We share a dark past: Perl, Java, PHP, ColdFusion, Classic ASP...
Lightning Talks
The lightning talks this day were really good. The first one was about how we should be careful when making programming languages too close tothe English language.
The next one about the importance of not talking only about accomplishments and success stories at conferences and other events, but also about failures, since the number of ideas that fail is bigger than the number of ideas that succeed.
The third one was about immutability and presented Pyrsistent, a Python library that provides immutable data structures. After it, there was a presentation about Faker, a really cool library that provides a factory of fake data like addresses, names, places, times, credit cards, etc. I remembered this library from seeing it on HN and using it a little bit, but I had forgotten about it. It was good to remember it, since it’s very useful for generating sample-test data.
The following talk was about the use of Ansible, NetworkDB and NAPALM at Spotify. The last talk was about the current state of Jython, to show that it was not dead as many people thought and that it’s development is still very active.
Conclusion
After this two amazing days, as I said on Twitter, I’m really motivated to learn more about machine learning, to continue (or begin) some projects that I have had in mind and to contribute more to open source projects.

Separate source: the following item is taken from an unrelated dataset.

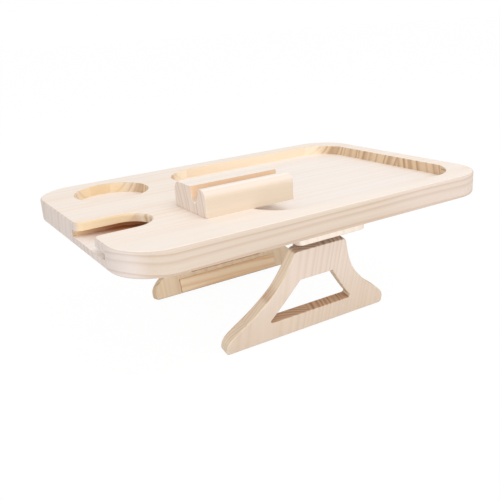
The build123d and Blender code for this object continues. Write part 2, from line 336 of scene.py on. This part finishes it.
def make_pine(piece, name, grain, face, colours, stave, pitch, seed, flat_below=no_flat_staves, special=None):
    material = bpy.data.materials.new(name)
    material.use_nodes = True
    tree = material.node_tree
    grain, face = Vector(grain).normalized(), Vector(face).normalized()
    coordinates = add_node(tree, "ShaderNodeTexCoord")
    point = map_grain(tree, coordinates, piece, grain, face)
    group = add_node(tree, "ShaderNodeGroup", node_tree=ring_group)
    tree.links.new(point, group.inputs["Point"])
    for socket, value in (("Stave", stave), ("Pitch", pitch), ("Seed", seed), ("Flat below", flat_below)):
        group.inputs[socket].default_value = value

    # Each cut blends from its pale early wood to its darker late wood
    rings = group.outputs
    cuts = {"face": find_cut(tree, coordinates, face, face_cut_fade),
            "end": find_cut(tree, coordinates, grain, end_cut_fade)}
    shades = {cut: blend_colours(tree, rings["Ring"], linear(*pale), linear(*dark))
              for cut, (pale, dark) in colours.items()}
    # The faces are paler than the edges, partly the wood's own colour and partly painted light
    colour = blend_colours(tree, cuts["face"], shades["edge"], shades["face"])
    colour = blend_colours(tree, cuts["end"], colour, shades["end"])
    if special:
        colour = special(tree, point, cuts, shades, colour)
    finish_pine(tree, tree.nodes["Principled BSDF"], rings, colour)
    return material


print("roughness of early and late wood:", pine_roughness, round(pine_roughness - late_wood_shine, 2))

# %% [markdown]
# ## The walls that a router cut
#
# The recess, the cup recess and the slot were cut into the tray with a router. Their walls show fresher,
# yellower wood than the sanded outside, and dark rings where the cutter crossed the grain. Their floors are
# painted the palest of all, as painted light that lifts the shade in the recesses. Outside, the sides of the
# board are painted a little paler towards its right end, as painted light.
# These places are found by their coordinates, in millimetres from the middle of the tray. A pair of numbers
# for a fade says where it has no effect yet and where it has its full effect.

# %% Router-cut walls and floors
half_length, half_width = 165.0, 112.5
corner_power = 6.0
outline_fade = (0.99, 0.90)
recess_fade = (-90, -70)
floor_light_top_fade, floor_light_bottom_fade = (6, 3), (-8, -6)
right_light_fade = (30, 85)


def paint_right_light(tree, x, cuts, shades, colour):
    # Painted light: the sides are painted paler towards the tray's right end
    sides = times(tree, minus(tree, 1.0, cuts["face"]), minus(tree, 1.0, cuts["end"]))
    right = times(tree, fade(tree, x, *right_light_fade), sides)
    return blend_colours(tree, right, colour, shades["right edge"])


def paint_walls(tree, x, y, cuts, shades, colour):
    # A rounded outline just inside the tray's own keeps the walls' colours off its outside
    along = maths(tree, "POWER", maths(tree, "DIVIDE", maths(tree, "ABSOLUTE", x), half_length), corner_power)
    across = maths(tree, "POWER", maths(tree, "DIVIDE", maths(tree, "ABSOLUTE", y), half_width), corner_power)
    inside = times(tree, fade(tree, plus(tree, along, across), *outline_fade), minus(tree, 1.0, cuts["face"]))
    in_recess = fade(tree, x, *recess_fade)
    side_wall = blend_colours(tree, in_recess, shades["routed"], shades["recess"])
    end_wall = blend_colours(tree, in_recess, shades["routed end"], shades["recess end"])
    return blend_colours(tree, inside, colour, blend_colours(tree, cuts["end"], side_wall, end_wall))


def paint_floor_light(tree, z, cuts, shades, colour):
    # Painted light: the floors of the recesses are painted paler, to lift the shade in the recesses
    lit_floors = times(tree, fade(tree, z, *floor_light_top_fade), fade(tree, z, *floor_light_bottom_fade))
    return blend_colours(tree, times(tree, lit_floors, cuts["face"]), colour, shades["floor"])


print("the recess' colours start between", recess_fade, "mm along the tray")

# %% [markdown]
# ## Painted shade in the groove
#
# In the narrow groove under the slot's lip the wood is painted dark brown, as painted shade under the lip.
# The painted shade is darkest deep in the groove. It fades towards the slot's mouth and towards the open
# floor, so it is a product of six fades, one from each side.

# %% The painted shade in the groove
lip_underside, groove_bottom = 2.85, -2.55
groove_shade_top_fade = (lip_underside + 0.3, lip_underside - 0.6)
groove_shade_bottom_fade = (groove_bottom - 2.5, groove_bottom - 0.5)
groove_shade_front_fade, groove_shade_back_fade = (-34, -17), (3, -1)
groove_shade_left_fade, groove_shade_right_fade = (-170, -126), (-92, -97)
# Painted shade: the dark brown that the groove under the lip is painted
groove_shade_colour = (190, 131, 86)


def paint_groove_shade(tree, x, y, z, colour):
    # Painted shade: darkest deep under the lip and towards the groove's closed end
    heights = times(tree, fade(tree, z, *groove_shade_top_fade), fade(tree, z, *groove_shade_bottom_fade))
    depths = times(tree, fade(tree, y, *groove_shade_front_fade), fade(tree, y, *groove_shade_back_fade))
    ends = times(tree, fade(tree, x, *groove_shade_left_fade), fade(tree, x, *groove_shade_right_fade))
    painted_shade = times(tree, heights, times(tree, depths, ends))
    return blend_colours(tree, painted_shade, colour, linear(*groove_shade_colour))


def paint_tray(tree, point, cuts, shades, colour):
    x, y, z = add_node(tree, "ShaderNodeSeparateXYZ", {0: point}).outputs
    colour = paint_right_light(tree, x, cuts, shades, colour)
    colour = paint_walls(tree, x, y, cuts, shades, colour)
    colour = paint_floor_light(tree, z, cuts, shades, colour)
    return paint_groove_shade(tree, x, y, z, colour)


print("groove from", groove_bottom, "to", lip_underside, "mm about the tray's middle")

# %% [markdown]
# ## Wood for the tray
#
# Each cut has two colours: the pale wood that a tree grows early in a year, and the darker late wood.
# The tray's grain runs along it. Its frontmost staves are sawn flat, so long bands run along its front side.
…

This event was not my first experience attending this kind of programming languages conferences (my first and only one before was Java Day 2014 in Guadalajara, México), but it has been the one that I have enjoyed the most by far (maybe because I don’t like Java and I love Python). I hope in Mexico we had this sort of Python groups and PyCon conferences, they are a great addition to a software development community, they are really encouraging, motivational and educational. Looking forward for the EuroPython 2015 this summer!